Explain briefly what it means for \(g(X)\), a function of \(X\), to be the best predictor of \(Y\).
Show that for \(g(X)\) to be the best predictor, \(g(X)\) must be equal to the conditional expectation function \(E[Y|X]\). ( You can assume that, for the CEF error \(e = Y - E[Y|X]\), we have \(E\big|e\{E[Y|X] - g(X)\}\big| < \infty\)).

Now, for unifying definition, we also need to consider an model, where there is no \(X\) and \(\alpha\) is simply a constant: \[ Y = \alpha + e \]

Find \(\underset{\alpha}{\operatorname{argmin}} E[(Y - \alpha)^2]\).

Question 4 (20 points)

Suppose you are interested in the association between income and race, gender, and education. The dependent variable \(Y\) is income in USD. The independent variables are age, gender, and education, where

You are especially interested in interactions among these variables, and run a linear regression model only with a three-way interaction term: \[ Y = \beta_0 + \beta_1 X_aX_gX_e \]

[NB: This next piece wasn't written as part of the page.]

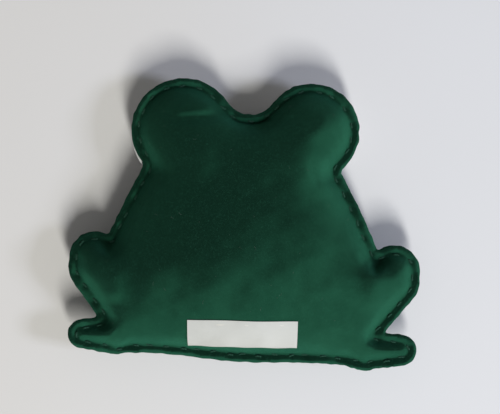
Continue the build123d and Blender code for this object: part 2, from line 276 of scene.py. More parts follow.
@dataclass(frozen=True)
class Pattern:
    """The outline that both felt panels are cut to."""

    left_eye: Patch = Patch(-30.4, 40.1, 23.4)
    right_eye: Patch = Patch(27.3, 42.1, 21.6)
    left_knee: tuple[Patch, ...] = (
        Patch(-67.6, -18.9, 11.6),
        Patch(-66.6, -23.2, 12.6),
        Patch(-54.0, -40.0, 12.0),
    )
    right_knee: tuple[Patch, ...] = (
        Patch(67.6, -18.9, 11.6),
        Patch(66.6, -23.2, 12.6),
        Patch(54.0, -40.0, 12.0),
    )
    left_foot: tuple[Patch, Patch] = (Patch(-71.9, -53.7, 6.4), Patch(-58.0, -53.5, 8.5))
    right_foot: tuple[Patch, Patch] = (Patch(72.5, -54.3, 6.7), Patch(58.0, -55.1, 8.5))
    left_hip: Point = (-64.0, -14.3)
    right_hip: Point = (61.6, -14.3)
    left_shoulder: Point = (-42.8, 32.1)
    right_shoulder: Point = (35.3, 34.1)
    flank_bulge: float = 0.9
    flank_points: int = 9
    dip_y: float = 48.5
    dip_fillet: float = 6.0
    dip_sides: Point = (20.0, 12.0)
    dip_rise: Point = (30.0, 40.0)
    crevice_fillet: float = 2.0
    hem_y: float = -62.8
    hem_wave: float = 1.5
    hem_wave_pitch: float = 72.0
    hem_points: int = 33

    def flank(self, hip: Point, shoulder: Point, side: int) -> Array:
        """Points of one flank from hip to shoulder: a straight line and a half sine that bulges it.

        Args:
            hip: its lower end.
            shoulder: its upper end.
            side: -1 for the left, 1 for the right.

        Returns:
            The points, in order.
        """
        share = np.linspace(0.0, 1.0, self.flank_points)
        dx, dy = shoulder[0] - hip[0], shoulder[1] - hip[1]
        run = math.hypot(dx, dy)
        out = self.flank_bulge * np.sin(math.pi * share)
        x = hip[0] + dx * share + side * out * dy / run
        y = hip[1] + dy * share - side * out * dx / run
        return np.column_stack([x, y])

    def hem(self) -> Array:
        """Points of the hem from right to left: a straight line and two squared sine waves."""
        right, left = self.right_foot[1], self.left_foot[1]
        x = np.linspace(right.x, left.x, self.hem_points)
        share = (x - right.x) / (left.x - right.x)
        y = (right.y - right.r) * (1.0 - share) + (left.y - left.r) * share
        y = y + self.hem_wave * np.sin(math.pi * x / self.hem_wave_pitch) ** 2
        return np.column_stack([x, y])

    def torso(self) -> Array:
        """Corners of the torso, all the way round."""
        top = np.array([[self.left_eye.x, self.dip_y], [self.right_eye.x, self.dip_y]])
        left = self.flank(self.left_hip, self.left_shoulder, -1)
        right = self.flank(self.right_hip, self.right_shoulder, 1)
        return np.concatenate([left, top, right[::-1], self.hem()])

    def distance(self, x: Array, y: Array) -> Array:
        """Distance outside the whole outline, negative inside: every patch joined with fillets.

        Args:
            x: x of the points.
            y: y of the points.

        Returns:
            The distance at each point.
        """
        dip = eased(*self.dip_sides, np.abs(x)) * eased(*self.dip_rise, y)
        fillet = self.crevice_fillet + (self.dip_fillet - self.crevice_fillet) * dip
        whole = polygon(x, y, self.torso())
        eyes = np.minimum(self.left_eye.distance(x, y), self.right_eye.distance(x, y))
        whole = joined(whole, eyes, fillet)
        for knee in (self.left_knee, self.right_knee):
            middle = np.array([(p.x, p.y) for p in knee])
            leg = polygon(x, y, middle)
            for one, two in ((0, 1), (1, 2), (0, 2)):
                leg = np.minimum(leg, stretched(x, y, knee[one], knee[two]))
            whole = joined(whole, leg, fillet)
        for foot in (self.left_foot, self.right_foot):
            whole = joined(whole, stretched(x, y, *foot), fillet)
        return whole

    def path(self, inset: float) -> Array:
        """A closed line inside the outline at one distance from it.

        It walks along the distance field: each step goes square to the field's slope, and two
        corrections down the slope put it back on the line.

        Args:
            inset: distance inside the outline.

        Returns:
            Points of the line, evenly spaced, the first one not repeated.
        """
        step, near_start, reach = 1.0, 0.75, 0.05
        corrections, fewest_steps, most_steps = 2, 40, 4000

        def field_at(p: Array) -> tuple[float, Array]:
            """How far a point is off the line, and the field's unit slope there.

            Args:
                p: the point.

            Returns:
                The distance and the slope.
            """
            x = p[0] + np.array([0.0, reach, -reach, 0.0, 0.0])
            y = p[1] + np.array([0.0, 0.0, 0.0, reach, -reach])
            d = self.distance(x, y)
            slope = np.array([d[1] - d[2], d[3] - d[4]]) / (2.0 * reach)
            return d[0] + inset, slope / max(np.linalg.norm(slope), NEXT_TO_NONE)

        place = np.array([0.0, self.hem_y + inset])
        walked = []
        for _ in range(most_steps):
            for _ in range(corrections):
                off, slope = field_at(place)
                place = place - off * slope
            walked.append(place)
            if len(walked) > fewest_steps and np.linalg.norm(place - walked[0]) < near_start:
                break
            place = place + step * np.array([-slope[1], slope[0]])
        return evenly(np.array(walked))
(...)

Derive the marginal effects of \(X_a, X_g\), and \(X_e\).

Determine whether the following statements (b-d) are true or false and explain your reasoning briefly.

Comparing (i) men whose age is 30 years and (ii) men whose age is 50 years, we find that (ii) men whose age is 50 years earn \(\beta_1\) dollars more than (i) men whose age is 30 years.
Comparing (i) women whose age is 30 years and who has no college degree and (ii) women whose age is 50 years and who has no college degree, we find that (ii) women whose age is 50 years and who has no college degree earn \(\beta_1\) dollars more than (i) women whose age is 30 years and who has no college degree.
Comparing (i) women whose age is 30 years and who has a college degree and (ii) women whose age is 50 years and who has a college degree, we find that (ii) women whose age is 50 years and who has a college degree earn \(20 \times \beta_1\) dollars more than (i) women whose age is 30 years and who has a college degree.